Vintage shopping is another part of the journey people remember. Many find that the best retro bedrooms are not purchased in one weekend. They come together piece by piece. A thrifted mirror here, a brass lamp there, a secondhand bench with great bones waiting for new fabric. This slower process often creates a more believable and more personal retro remodel. It also prevents the room from looking staged. The bedroom feels lived in, layered, and genuinely loved.
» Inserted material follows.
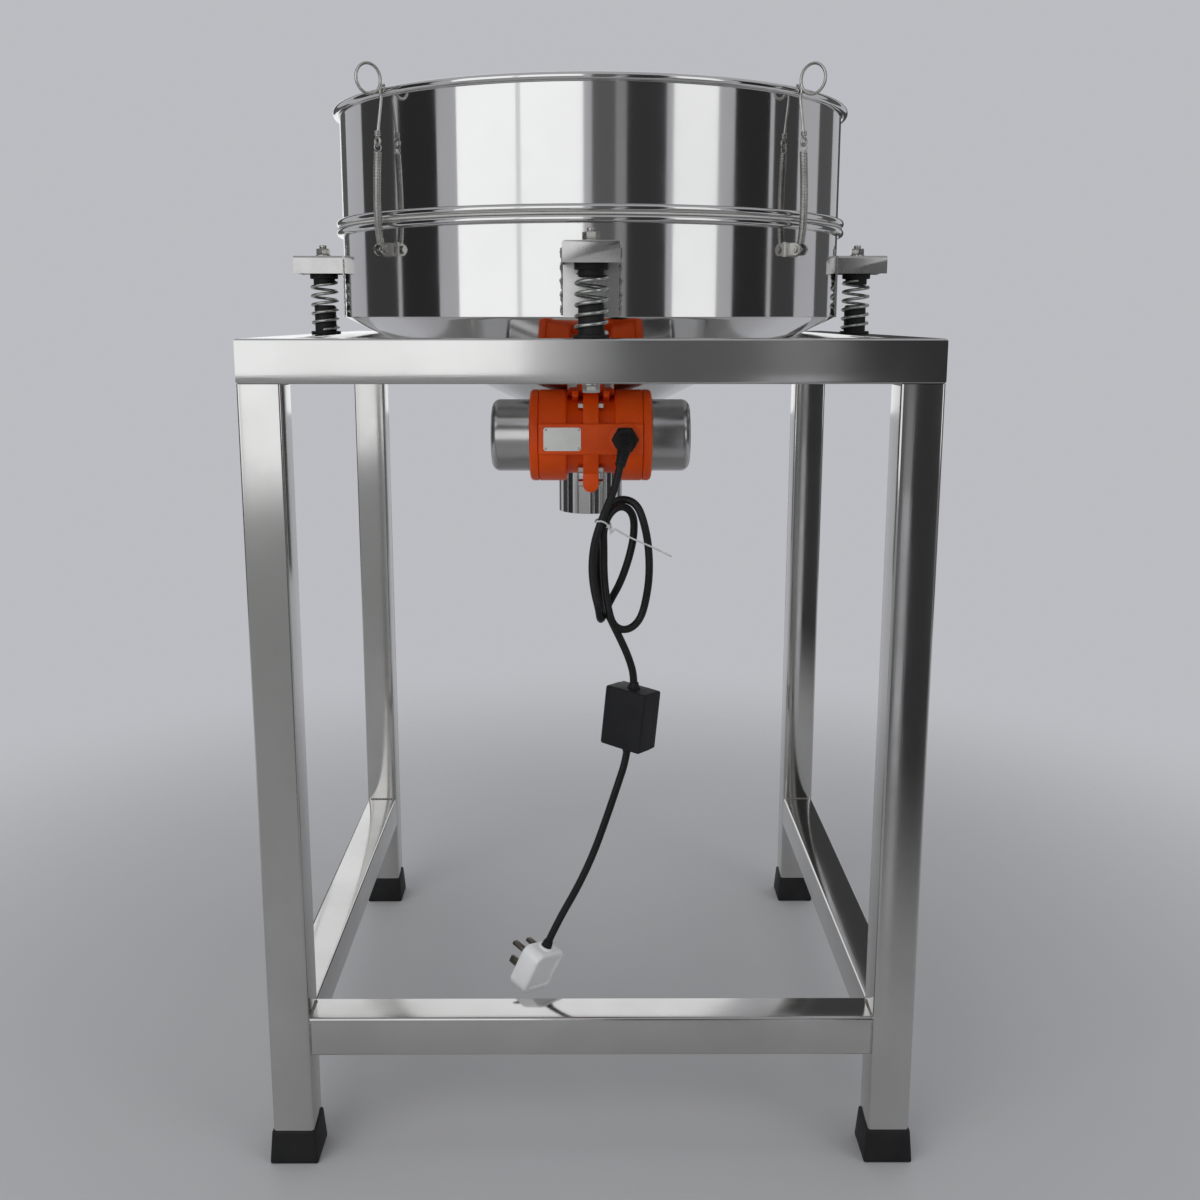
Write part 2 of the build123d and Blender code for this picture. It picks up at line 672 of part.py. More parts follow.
def cord_tube(name, points):
    """Tube of the cord along straight runs joined by arcs as large as the runs allow."""
    points = [Vector(*p) for p in points]
    radii = []
    for before, corner, after in zip(points, points[1:], points[2:]):
        turn = radians((corner - before).get_angle(after - corner))
        shorter = min((corner - before).length, (after - corner).length)
        radii.append(0.45 * shorter / tan(turn / 2))
    line = FilletPolyline(*points, radius=radii)
    section = Plane(origin=line @ 0, z_dir=line % 0) * Circle(cord_diameter / 2)
    tube = sweep(section, path=line)
    share = tube.volume / (pi * cord_diameter ** 2 / 4 * line.length)
    print(name, "length", round(line.length, 1), "volume share", round(share, 4),
          "radii", [round(r) for r in radii])
    keep(name, tube)


def box_place():
    return Pos(*box_centre) * Rot(0, box_lean, 0) * Rot(0, 0, box_turn)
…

There are also practical lessons. Homeowners regularly discover that lighting matters more than they expected. A small bedroom with one harsh ceiling bulb can feel bland or gloomy no matter how pretty the furniture is. Add a pair of wall sconces, a bedside lamp, or a warm-toned bulb, and the entire mood changes. Many people say this is the moment their remodel finally feels finished.
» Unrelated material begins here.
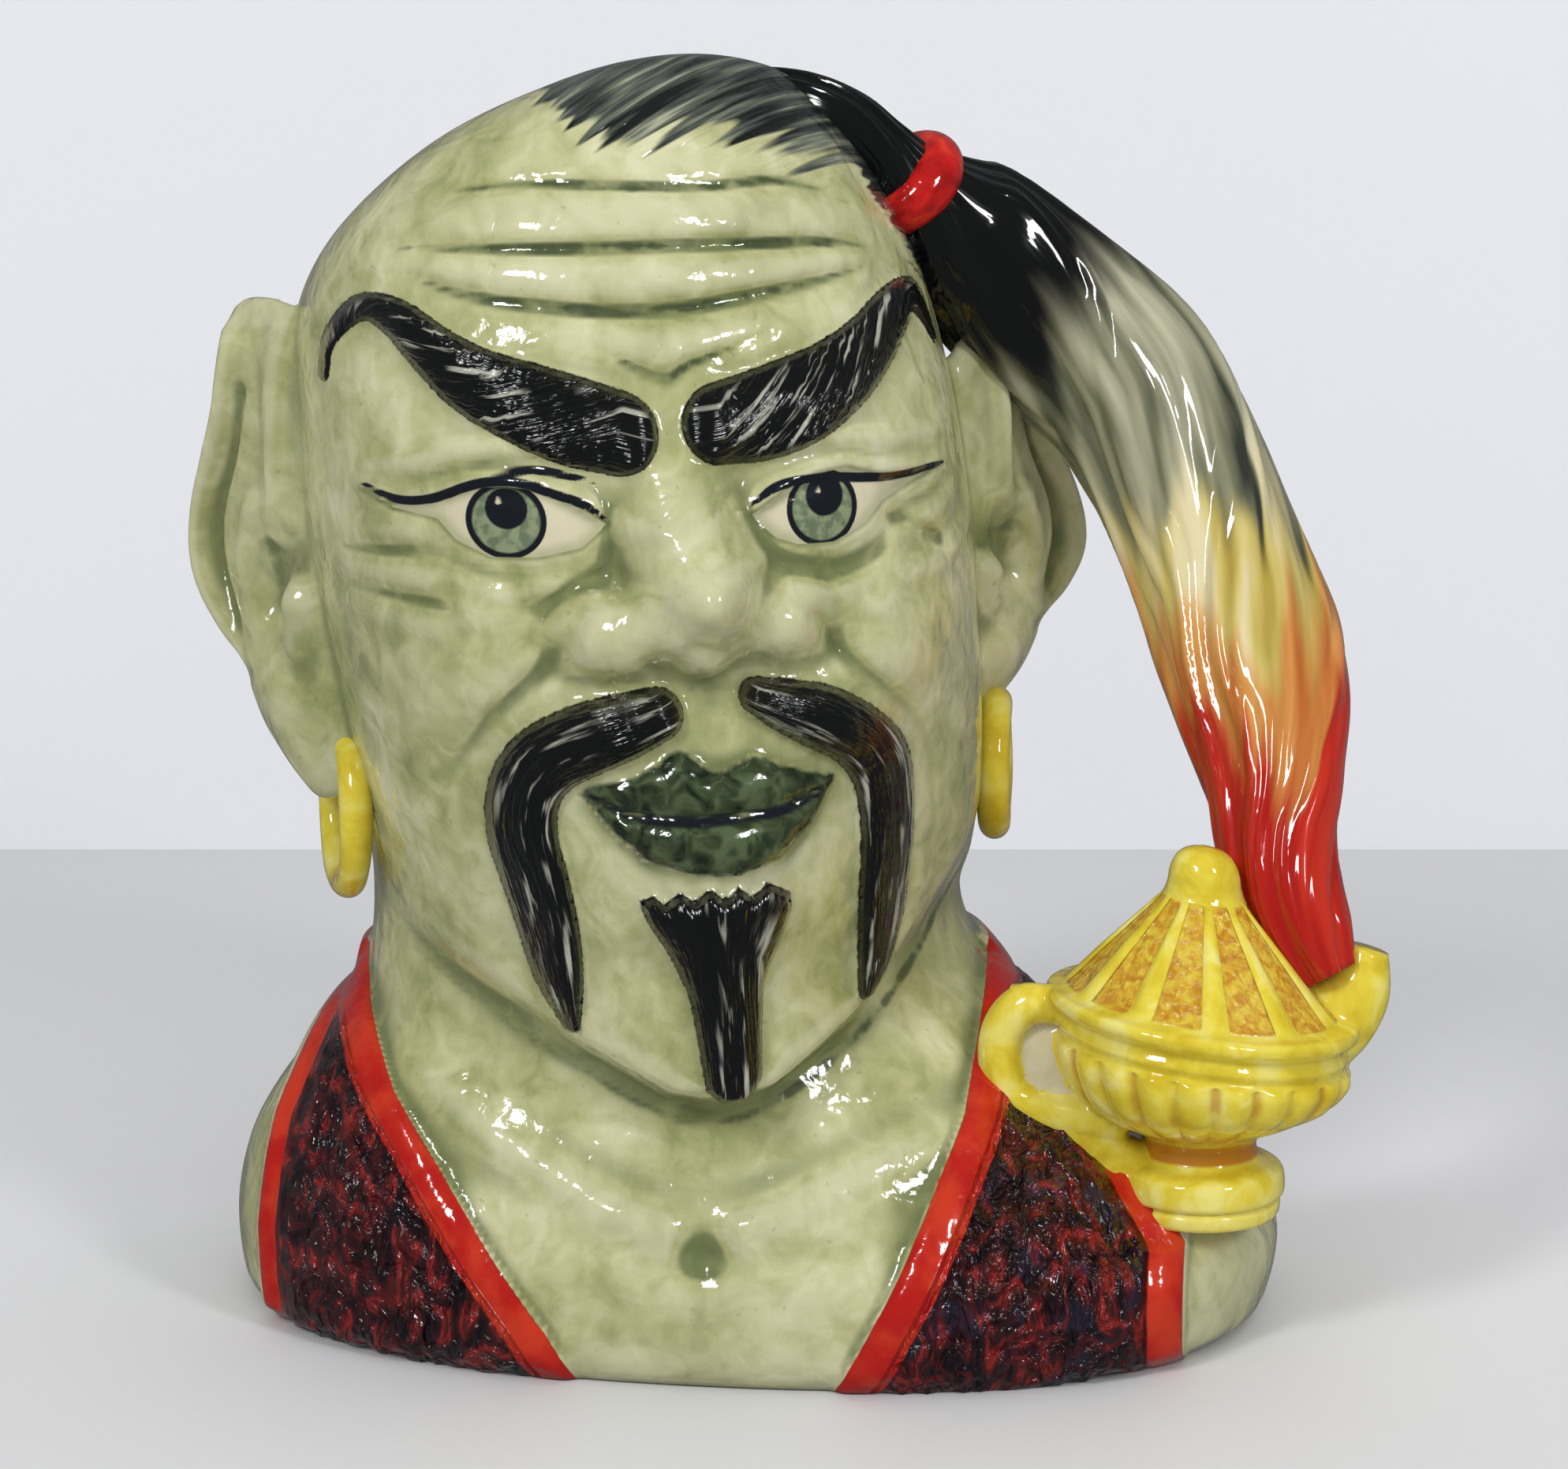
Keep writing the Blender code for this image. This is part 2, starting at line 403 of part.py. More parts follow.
def face_frame(points):
    """How far each point lies to the face's left hand, and in front of the head's axis."""
    flat = points[..., :2] - np.array([HEAD_X, HEAD_Y])
    return flat @ FACE_RIGHT, flat @ FACE_FORWARD


def face_relief(points):
    """How far the face stands forward of the plain body."""
    u, forward = face_frame(points)
    z = points[..., 2]
    front = smooth_step((forward - 4.0) / 16.0)
    jaw = np.array(JAW_EDGE)
    over_jaw = smooth_step((z - np.interp(u, jaw[:, 0], jaw[:, 1])) / 5.0)
    chin = JAW_SIDE_STEP + (JAW_STEP - JAW_SIDE_STEP) * np.exp(-(((u - 3.0) / 24.0) ** 2))
    push = chin * over_jaw * smooth_step((118.0 - z) / 66.0)
    push = push + sum(mound(u, z, line) for line in SOFT_FORMS)
    nose = dome(u, z, NOSE_MASSES[0])
    for shape in NOSE_MASSES[1:]:
        nose = blended(nose, dome(u, z, shape), NOSE_BLEND)
    distance, values = along_line(u, z, NOSE_BRIDGE)
    bridge = np.maximum(values[..., 1] * (1 - (distance / values[..., 0]) ** 2), -8.0)
    push = blended(push, blended(nose, bridge, NOSE_BLEND), NOSE_BLEND)
    eyes = np.maximum(edge_distance(u, z, LEFT_EYE), edge_distance(u, z, RIGHT_EYE))
    for eyeball in EYEBALLS:
        push = blended(push, dome(u, z, eyeball), 1.0)
    lids = LOWER_LID_RELIEF + (UPPER_LID_RELIEF - LOWER_LID_RELIEF) * smooth_step((z - EYE_LEVEL) / 4.0)
    push = push + lids * np.exp(-((eyes / LID_WIDTH) ** 2)) * smooth_step(0.5 - eyes / 0.8)
    push = push + sum(mound(u, z, line) for line in LID_FOLDS) - sum(mound(u, z, line) for line in CREASES)
    push = push + BROW_RELIEF * np.maximum(pad(u, z, LEFT_BROW), pad(u, z, RIGHT_BROW))
    push = push + UPPER_LIP_RELIEF * rounded_patch(u, z, UPPER_LIP, LIP_ROUNDING)
    push = push + LOWER_LIP_RELIEF * rounded_patch(u, z, LOWER_LIP, LIP_ROUNDING)
    push = push + MOUSTACHE_RELIEF * np.maximum(pad(u, z, LEFT_MOUSTACHE), pad(u, z, RIGHT_MOUSTACHE))
    return (push + GOATEE_RELIEF * rounded_patch(u, z, GOATEE, GOATEE_ROUNDING)) * front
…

Perhaps the most valuable experience is learning that a small bedroom can still feel luxurious. Not luxurious in a mansion-with-a-chandelier way, but in a thoughtful, restful, and deeply functional way. A compact room with soft bedding, a calm color palette, smart storage, and a few nostalgic details can feel better than a larger room filled with random furniture. That is the sweet spot of a small bedroom retro remodel. It is not about squeezing a trend into a tiny room. It is about creating a space that works hard, looks great, and feels like you every time you walk in and close the door.
Conclusion
A successful small bedroom remodel with retro style is all about balance. You want the room to function beautifully, store more than it appears to hold, and still make your heart do a tiny happy dance when you switch on the lamp at night. Start with layout, build in storage wherever you can, choose scaled-down furniture, and then layer in retro elements that feel warm, edited, and personal. Whether you lean midcentury, vintage, or full-on retro glamour, the result should feel collected instead of crowded. In a small bedroom, every detail matters. Fortunately, that is exactly what makes the room so fun to design.